Like I wrote in the previous post, I decided to weave a cloth with a similar number of warp threads/cm to the mid-14th century Bocksten tunic: 8-10 threads/cm. During weaving, the fabric naturally shrinks a little as the weft is introduced and the process of fulling of course shrinks it even further. So my chosen sett of 7 threads/cm in the loom would result in a much closer weave when finished. To get a general idea of what the cloth would be like, I wove a short piece to use for sampling.
In the loom. I weave 2/1 twill with the weft-faced side up to avoid raising more threads than necessary for each shed
The test piece had 8 threads/cm when it came off the loom, which was a bit too loose to keep as it was, but probably perfect for fulling. I cut it in two, pressed the first half while damp to keep as a reference and fulled the second one on a washboard in the bath. After fulling, the piece both looked and felt a lot nicer with a handle I was quite happy with. And it had ended up with 9-9.5 threads/cm, which was pretty much spot on! That meant I didn't need to adjust the sett in the loom and could just go on weaving, knowing that a total shrinkage of 10% was what I was going to aim for at the fulling mill later on. 

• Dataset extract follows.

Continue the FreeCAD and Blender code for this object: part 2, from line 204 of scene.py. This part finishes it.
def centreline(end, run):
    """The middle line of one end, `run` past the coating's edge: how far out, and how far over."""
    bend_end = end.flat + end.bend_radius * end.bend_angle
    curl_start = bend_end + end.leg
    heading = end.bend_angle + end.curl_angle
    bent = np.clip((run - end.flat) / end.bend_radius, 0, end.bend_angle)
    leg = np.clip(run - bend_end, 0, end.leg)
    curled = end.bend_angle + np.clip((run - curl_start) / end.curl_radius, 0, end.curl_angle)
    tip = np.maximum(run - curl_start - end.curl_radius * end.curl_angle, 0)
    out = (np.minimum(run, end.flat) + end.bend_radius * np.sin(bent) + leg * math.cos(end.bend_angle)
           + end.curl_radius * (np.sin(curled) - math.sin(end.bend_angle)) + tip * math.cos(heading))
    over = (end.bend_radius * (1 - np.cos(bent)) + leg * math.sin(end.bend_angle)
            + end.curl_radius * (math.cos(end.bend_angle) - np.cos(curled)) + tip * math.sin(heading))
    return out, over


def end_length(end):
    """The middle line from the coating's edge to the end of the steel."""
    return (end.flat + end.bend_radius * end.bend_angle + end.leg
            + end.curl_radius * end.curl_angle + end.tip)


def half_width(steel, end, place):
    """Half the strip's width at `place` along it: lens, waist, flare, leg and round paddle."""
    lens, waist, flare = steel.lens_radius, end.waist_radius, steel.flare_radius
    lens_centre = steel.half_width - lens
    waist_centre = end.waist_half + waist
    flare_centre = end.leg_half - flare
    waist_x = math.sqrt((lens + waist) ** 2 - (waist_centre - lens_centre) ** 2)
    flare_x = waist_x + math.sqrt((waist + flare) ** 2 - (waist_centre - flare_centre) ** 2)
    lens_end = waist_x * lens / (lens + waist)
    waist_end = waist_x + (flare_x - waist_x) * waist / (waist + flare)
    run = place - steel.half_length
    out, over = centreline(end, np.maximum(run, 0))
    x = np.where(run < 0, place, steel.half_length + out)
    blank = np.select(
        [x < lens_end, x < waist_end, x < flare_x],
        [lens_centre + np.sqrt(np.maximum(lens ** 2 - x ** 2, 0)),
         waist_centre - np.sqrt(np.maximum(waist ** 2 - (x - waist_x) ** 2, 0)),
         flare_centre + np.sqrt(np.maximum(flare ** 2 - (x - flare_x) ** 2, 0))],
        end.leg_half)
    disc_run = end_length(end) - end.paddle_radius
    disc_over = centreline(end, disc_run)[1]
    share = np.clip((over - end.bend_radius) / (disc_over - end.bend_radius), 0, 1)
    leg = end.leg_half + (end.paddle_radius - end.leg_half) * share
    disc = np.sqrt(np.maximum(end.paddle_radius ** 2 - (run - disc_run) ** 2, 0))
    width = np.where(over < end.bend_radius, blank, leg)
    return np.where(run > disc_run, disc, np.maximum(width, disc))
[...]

A couple of threads' difference might not sound like a lot, but it is. It becomes really clear when comparing the samples.
Fulled piece at 9-9.5 threads/cm and untreated piece at 8 th/cm
It didn't take long for me to realise that grey isn't the most exciting of colours. My spools of weft looked like fat little woodlice lined up on my pretty but plain fabric...
It's a nice fabric, but...grey... Over 12 metres of grey.
I already have a natural grey medieval dress, so the idea of dyeing the finished fabric became more and more appealing... While running a madder dye bath with some yarn for a future weaving project, I chucked one of the samples into the pot too to see how the grey yarns would fare. I'm by no means a particularly skilled plant dyer, but madder has never let me down. The colour was amazing and while weaving the rest of my grey fabric, I pictured it bright red like the sample:
Madder madness!

Sunday, 7 December 2014

Weaving Vadmal I - Getting started

After years of staring miserably at my empty loom, I finally decided what I needed to get weaving again: set deadlines and external pressure. That might not sound like much fun, but when it comes in the form of a parttime, wool-themed weaving class, it is! At Grebbestad folkhögskola they have such classes and in February this year I enrolled in one called "Vadmal & Tweed". 

The purpose of the class was for each participant to weave a woollen fabric, full it together with the rest of the group at a traditional small-scale fulling mill and then sew something wearable out of it. The class also included trip to the Outer Hebrides (hence the "tweed"-part of the title). We all worked at home on our own looms, but met up every other month to share our progress, talk about looms, wool and weaving, and plan the trip to Scotland.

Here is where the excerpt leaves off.